For 2027: The picture is significantly more concerning. The recession probability stands at 41%, essentially viewed by markets as a coin flip. The confluence of corporate refinancing pressures, depleted consumer savings, a contracting housing market, PCE inflation at 4.5% tying the Fed's hands, and the lagged effects of the inverted yield curve creates a risk profile materially higher than normal.

Deloitte's economic model projects real GDP growth of around 2.2% for 2026, with a potential decline of 0.4% in 2027 and 1.0% in 2028 under the downside scenario. The Philadelphia Fed's Survey of Professional Forecasters similarly projects real GDP growth of 2.2% for 2026.

The most important analytical distinction is between a "growth recession"—a period of below-trend growth that feels like a recession but technically doesn't meet GDP definition—and an actual economic contraction. When GDP grows at 0.5% to 1.5% instead of the potential rate of 2% to 2.5%, it can feel indistinguishable from a recession for households experiencing stagnant real wages, rising borrowing costs, and high prices, even if official data doesn't show two consecutive quarters of negative growth.

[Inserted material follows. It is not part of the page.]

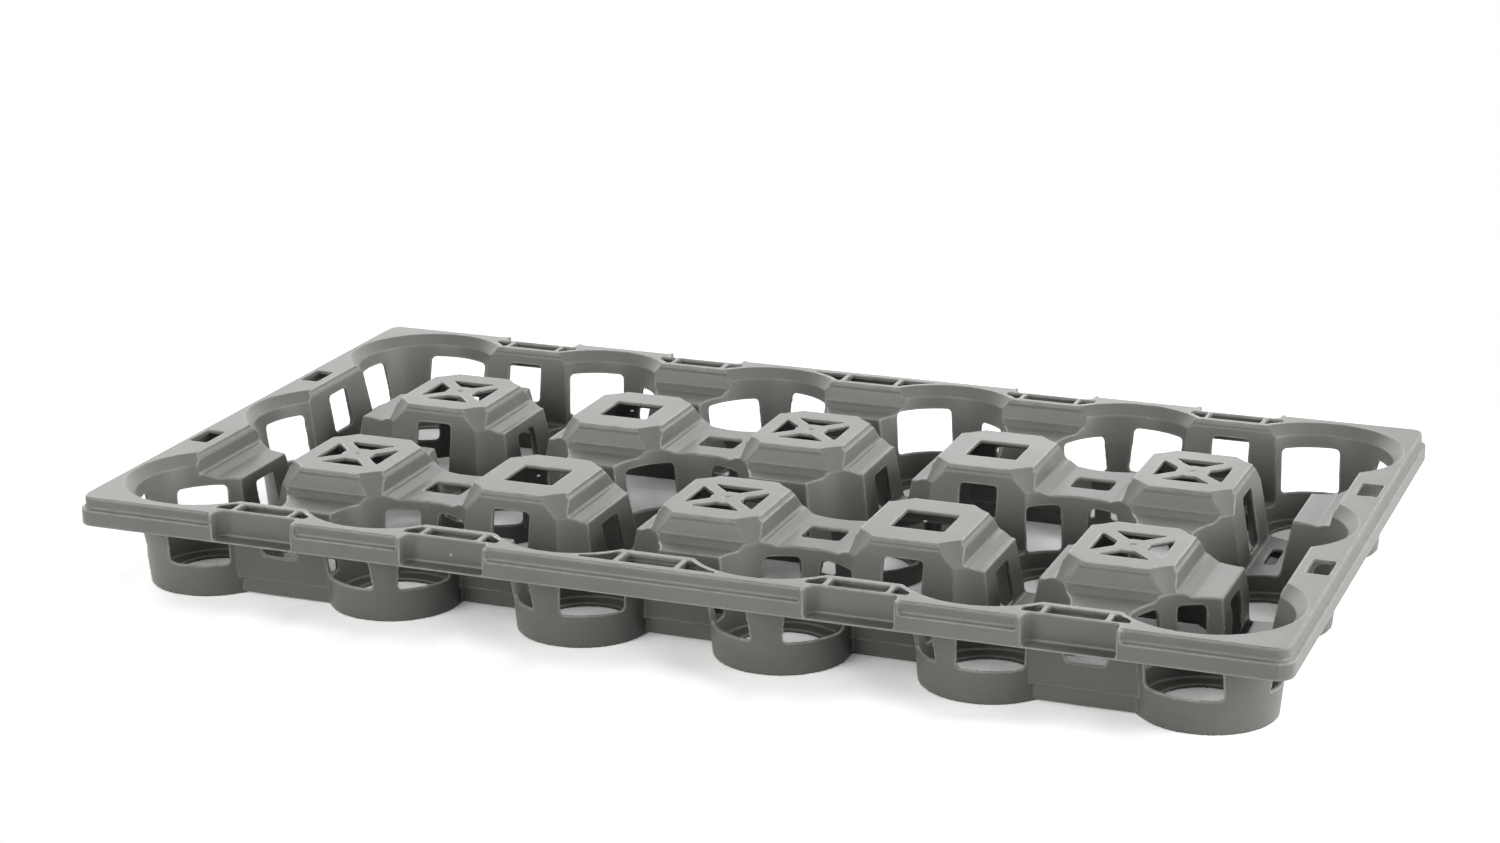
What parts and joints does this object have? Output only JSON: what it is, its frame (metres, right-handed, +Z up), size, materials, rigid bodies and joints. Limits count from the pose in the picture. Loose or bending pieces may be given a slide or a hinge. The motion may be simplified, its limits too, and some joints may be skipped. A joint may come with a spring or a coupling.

Section 7 — How Different Types of Investors Have Historically Navigated Recessions

Equities: Not all sectors are equal. Consumer staples, healthcare, and utilities have historically fallen less than the broader market during recessions because demand for food, medicine, and electricity does not disappear during an economic contraction. Technology and consumer discretionary sectors tend to fall the most when consumer spending and business investment slow down.

Fixed Income: Quality matters more than duration. In a stagflationary recession, persistent inflation complicates the role of long-term Treasuries—inflation keeps yields high even as the economy weakens. Short-to-intermediate term, high-quality investment-grade bonds have historically provided better risk-adjusted returns than long-term Treasuries in a stagflationary environment.

Cash and Equivalents. Short-term Treasury bills and money market funds currently yield around 4% to 4.5%, offering genuinely attractive cash returns for the first time in over a decade. Holding a portion of a portfolio in short-term liquidity instruments serves both as a defensive strategy and an income strategy.

Gold. As documented in the previous report, gold performs well in environments of fiscal excess and geopolitical risk. In a stagflationary recession, gold can continue to function as a store of value, even as other assets decline.